Nov 042019
 
medicine sentimental lady

While Brad Laner has been kicking out tuneful fuzz in an assortment of incarnations since the early ’90s, he is best known for leading shoegazing popsters Medicine. The band – Laner plus a revolving group of collaborators – have operated on and off over the past 25-plus years, with gaps of up to 10 years between releases. As a solo artist in between the Medicine records, Laner has sweetly revealed himself to be an ’70s AM radio kid, recording a couple of particularly heartfelt, sludgy and exceptional covers of Top 40 nuggets, Chicago’s “Feelin’ Stronger Every Day” and Blue Magic’s “Sideshow”.

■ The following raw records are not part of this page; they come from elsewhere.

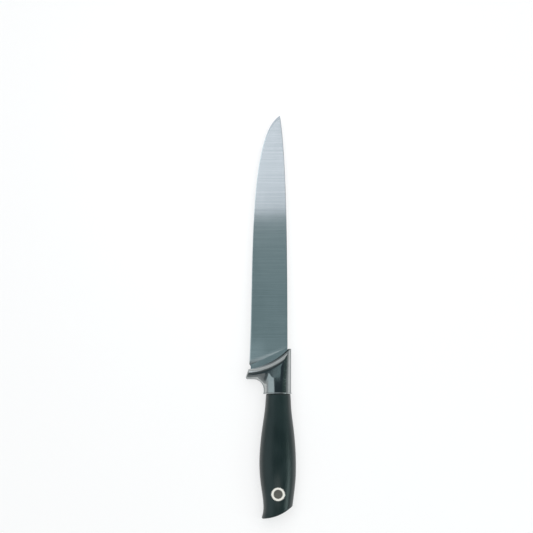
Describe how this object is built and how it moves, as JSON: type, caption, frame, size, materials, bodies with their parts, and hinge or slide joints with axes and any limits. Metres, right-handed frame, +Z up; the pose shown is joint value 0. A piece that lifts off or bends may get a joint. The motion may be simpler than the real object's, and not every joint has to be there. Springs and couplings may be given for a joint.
{
  "type": "carving knife",
  "caption": "Carving knife with a long upswept blade, a sloped bolster with finger guard, and a black soft-touch handle with a round steel rivet cap.",
  "frame": {"origin": "under the middle of the knife's bounding box, on the surface it lies on, with the knife on its side", "axes": "+Y towards the tip, +X towards the spine, +Z up through the knife's thickness"},
  "size_m": [0.0404, 0.3246, 0.0205],
  "materials": {
    "blade_steel": "satin, ground across the blade",
    "bolster_steel": "fine satin, near polished",
    "core_plastic": "matt moulding",
    "grip_rubber": "soft-touch satin black",
    "rivet_steel": "turned",
    "cap_steel": "polished rim, dished satin middle"
  },
  "bodies": {
    "root": {"blade": "blade_steel", "bolster": "bolster_steel", "handle_core": "core_plastic", "handle_grip": "grip_rubber", "rivet_sleeve": "rivet_steel", "rivet_stud": "rivet_steel", "medallion": "cap_steel"}
  },
  "joints": []
}
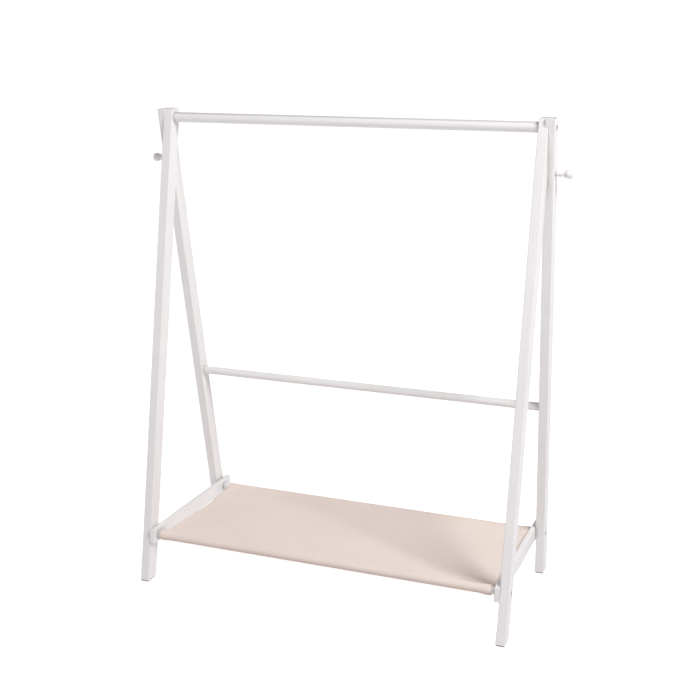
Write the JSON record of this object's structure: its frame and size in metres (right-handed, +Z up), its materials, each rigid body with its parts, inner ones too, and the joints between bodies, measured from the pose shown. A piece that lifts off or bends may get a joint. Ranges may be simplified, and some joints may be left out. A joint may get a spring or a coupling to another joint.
{
  "type": "clothes rack",
  "caption": "Child-size A-frame clothes rack of painted timber with a round hanging rail, a rear crossbar, side pegs and a canvas sling shelf.",
  "frame": {"origin": "on the floor, under the middle of the rack", "axes": "+Z up, +X along the hanging rail to the right-hand end, -Y to the front"},
  "size_m": [1.1296, 0.4792, 1.245],
  "materials": {
    "paint": "satin",
    "canvas": "matte",
    "steel": "satin",
    "insert": "satin",
    "glide": "matte"
  },
  "bodies": {
    "root": {"left_front_leg": "paint", "right_front_leg": "paint", "left_rear_leg": "paint", "right_rear_leg": "paint", "hanging_rail": "paint", "rear_crossbar": "paint", "left_shelf_rail": "paint", "right_shelf_rail": "paint", "front_shelf_dowel": "paint", "rear_shelf_dowel": "paint", "shelf_canvas": "canvas", "left_peg": "paint", "right_peg": "paint", "left_peg_stud": "steel", "right_peg_stud": "steel", "left_top_bolt": "steel", "right_top_bolt": "steel", "left_top_insert": "insert", "right_top_insert": "insert", "left_shelf_front_bolt": "steel", "right_shelf_front_bolt": "steel", "left_shelf_front_insert": "insert", "right_shelf_front_insert": "insert", "left_shelf_rear_bolt": "steel", "right_shelf_rear_bolt": "steel", "left_shelf_rear_insert": "insert", "right_shelf_rear_insert": "insert", "left_front_glide": "glide", "right_front_glide": "glide", "left_rear_glide": "glide", "right_rear_glide": "glide"}
  },
  "joints": []
}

With those seeds planted, it should come as no surprise to see Laner and Medicine finally diving in and releasing a full album of covers, Scarred For Life. It’s a truly eclectic affair that brims with love and eccentricity. While it primarily features deep cuts and quietly beloved cult tunes by Judee Sill, Peter Blegvad’s Slapp Happy and Madness amongst others, its true centerpiece is one of those West Coast AM radio pop chestnuts (please don’t call it Yacht Rock) from 1977, Bob Welch’s “Sentimental Lady.”

Hollywood-born Bob Welch was a seminal figure in Fleetwood Mac history, serving as the band’s sole guitarist from 1971-1974. He bridged the established British blues band into the Californian soft-rock behemoths the world fell in love with. One specific example: he convinced the band to move to LA from the UK to seek their fortunes, which led to Mick Fleetwood’s fateful exposure to Lindsey Buckingham and Stevie Nicks.

Welch left the band in 1974, feeling things had run their course creatively and embarked on his solo career in earnest. Finally, in 1977 he hit pay dirt and the Top 10 with his first solo single, a revamped version of song he’d originally done with Fleetwood Mac in 1972, “Sentimental Lady”. With its iconic glistening guitar opening, hazy sing song melody and Christine McVie and Lindsey Buckingham backing vocals, it remains to this day gloriously syrupy and wonderful.

Medicine mold the delicate pop of the 1977 version into a gigantic, drums-to-the-front anthem , transforming the chorus into something ridiculously heavy, otherworldly, and gorgeous. It lands sound wise somewhere between The Byrds and The Jesus and Mary Chain and is a treat.

Scarred For Life is out now and in addition to the aforementioned artists features loved up deep cuts from Neil Young, Miles Davis and The Monkees that are well worth your time.